— START —
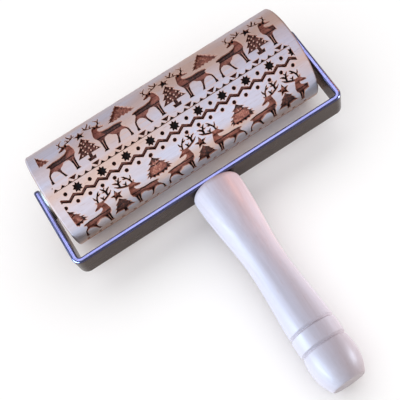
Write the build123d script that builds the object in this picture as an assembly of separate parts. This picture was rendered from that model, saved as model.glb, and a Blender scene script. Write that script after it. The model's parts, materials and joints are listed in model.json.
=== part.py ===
from build123d import *
from math import acos, atan2, cos, degrees, floor, hypot, pi, sin
import os

# Engraved pattern roller: a wooden roller in a bent flat-steel frame with a turned wooden handle.
# The tool is drawn in its own working frame (origin on the roller's axis, X along that axis, the handle
# towards -Y, Z up), then laid down as it rests on a table: roller and handle both touch the surface.
# All sizes are in millimetres.

# ---------------------------------------------------------------- driving dimensions
ROLLER_RADIUS = 25.0
ROLLER_LENGTH = 140.0
ROLLER_RIM_ROUNDING = 1.0
ROLLER_BORE_RADIUS = 5.5

STRAP_WIDTH = 15.0
STRAP_THICKNESS = 3.0
STRAP_BEND_INNER_RADIUS = 1.5
STRAP_TIP_CORNER = 2.5
STRAP_EDGE_ROUNDING = 1.1
END_GAP = 2.5  # roller end to arm, each side
CROSSBAR_REACH = 39.0  # roller axis to the crossbar's outer face
ARM_TIP_REACH = 7.0  # roller axis to the arms' free ends

ENGRAVING_DEPTH = 1.2
ENGRAVED_HALF_LENGTH = 65.0  # plain margins are left at both ends
SANDED_HALF_LENGTH = 65.5  # once engraved, the roller is sanded again between these stations
SANDING_LOSS = 0.05
PATTERN_TURNS = 2  # the whole pattern fits this many times round the roller

AXLE_RADIUS = 4.0
RUNNING_CLEARANCE = 0.05
AXLE_TAP_DEPTH = 15.0
BUSH_RADIUS = 7.0
BUSH_LENGTH = 14.0
BUSH_FLANGE_RADIUS = 9.8
BUSH_FLANGE_THICKNESS = 2.0
BUSH_FLANGE_STANDOUT = 1.0  # how far the flange stands out of the roller's end
FLANGE_RECESS_RADIUS = 10.0
THRUST_WASHER_RADIUS = 8.0
THRUST_WASHER_THICKNESS = 1.0

SCREW_RADIUS = 2.5  # all three screws are M5 with a countersunk head
SCREW_HEAD_RADIUS = 5.0
SCREW_HOLE_RADIUS = 2.6
SCREW_SINK = 0.1  # head top below the strap's face
SCREW_DRIVE_WIDTH = 3.0  # hexagon drive, across flats
SCREW_DRIVE_DEPTH = 1.8
AXLE_SCREW_LENGTH = 14.0
HANDLE_SCREW_LENGTH = 25.0

INSERT_RADIUS = 5.0
INSERT_LENGTH = 16.0
INSERT_SINK = 0.5
INSERT_BORE_DEPTH = 23.0
INSERT_GROOVES_AT = (5.0, 9.0, 13.0)  # from its outer end
INSERT_GROOVE_WIDTH = 1.0
INSERT_GROOVE_DEPTH = 0.5

HANDLE_LENGTH = 112.0
HANDLE_RIM_ROUNDING = 3.5
HANDLE_TOP_RADIUS = 12.6
HANDLE_WAIST_RADIUS = 9.5
HANDLE_WAIST_AT = 45.5  # from the crossbar's outer face, like the places below
HANDLE_BAND_RADIUS = 11.4
HANDLE_NECK_END_RADIUS = 11.25
GROOVE_AT = (83.5, 92.8)
GROOVE_HALF_WIDTH = 0.9
GROOVE_DEPTH = 1.1
BARREL_START_RADIUS = 11.2
BARREL_RADIUS = 11.75
BARREL_WIDEST_AT = 98.0
BUTT_RADIUS = 7.9
BUTT_EDGE_ROUNDING = 0.6
NECK_END_SLOPE = 0.035  # radius gained for each millimetre along the handle
BARREL_START_SLOPE = 0.2
BARREL_END_SLOPE = -0.62

EDGE_CHAMFER = 0.4  # axle ends and bush flanges
OVERRUN = 1.0  # how far a cutter runs past what it cuts

# Where the engraved rows lie: millimetres of arc from the roller's top line towards the handle.
DEER_ROW_FOOT = 5.4
LOWER_DEER_ROW_FOOT = 40.6
HIGH_FIR_FOOT = -6.0
LOW_FIR_FOOT = 30.0
BORDER_LINE_AT = 9.0
STAR_ROW_AT = 12.2
ZIGZAG_AT = 15.25
DOT_ROW_AT = 18.0
SECOND_BAND_MIRROR = 62.15  # the second band is the first one mirrored: arc -> this minus arc

# How the motifs repeat along the roller: (place of one of them, pitch).
TREE_COLUMN = (5.5, 47.0)
HIGH_FIR_COLUMN = (27.5, 47.0)
LOW_FIR_COLUMN = (28.7, 47.0)
STAR_COLUMN = (-1.3, 13.3)
TRIANGLE_COLUMN = (-3.0, 12.7)
DEER_FROM_TREE = 14.1
DEER_REACH = 23.0  # from the tree's middle to the deer's farthest point
FIR_REACH = 7.4
BORDER_LINE_HALF_WIDTH = 0.13
ZIGZAG_SWING = 0.95
ZIGZAG_HALF_STROKE = 0.85
DOT_RADIUS = 1.0
STAR_OUTER_RADIUS = 2.65
STAR_INNER_RADIUS = 1.7
TREE_STAR_OUTER_RADIUS = 3.2
TREE_STAR_INNER_RADIUS = 1.35
TREE_STAR_HEIGHT = 15.9

# A motif is drawn flat: x along the roller, y up from the motif's foot.
DEER = [
    (-6.6, 9.2), (-2.8, 10.3), (3.6, 10.7), (5.2, 12.6), (1.8, 12.9), (4.3, 15.8), (6.6, 15.9),
    (8.3, 12.2), (8.5, 8.9), (7.2, 6.4), (7.3, 0.0), (5.1, 0.0), (4.2, 6.3), (2.2, 6.9),
    (-1.3, 4.6), (0.0, 0.0), (-1.2, 0.0), (-3.2, 4.6), (-6.8, 4.2), (-6.8, 0.0), (-8.2, 0.0),
    (-7.9, 4.0), (-5.6, 7.6),
]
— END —
Aim of the task:
Your output must be the lines of the material above, from the first through the line that contains "# All sizes are in millimetres.", copied exactly. Include both endpoints and nothing else.

The solution:
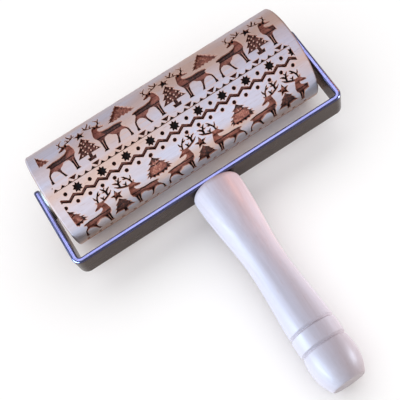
Write the build123d script that builds the object in this picture as an assembly of separate parts. This picture was rendered from that model, saved as model.glb, and a Blender scene script. Write that script after it. The model's parts, materials and joints are listed in model.json.
=== part.py ===
from build123d import *
from math import acos, atan2, cos, degrees, floor, hypot, pi, sin
import os

# Engraved pattern roller: a wooden roller in a bent flat-steel frame with a turned wooden handle.
# The tool is drawn in its own working frame (origin on the roller's axis, X along that axis, the handle
# towards -Y, Z up), then laid down as it rests on a table: roller and handle both touch the surface.
# All sizes are in millimetres.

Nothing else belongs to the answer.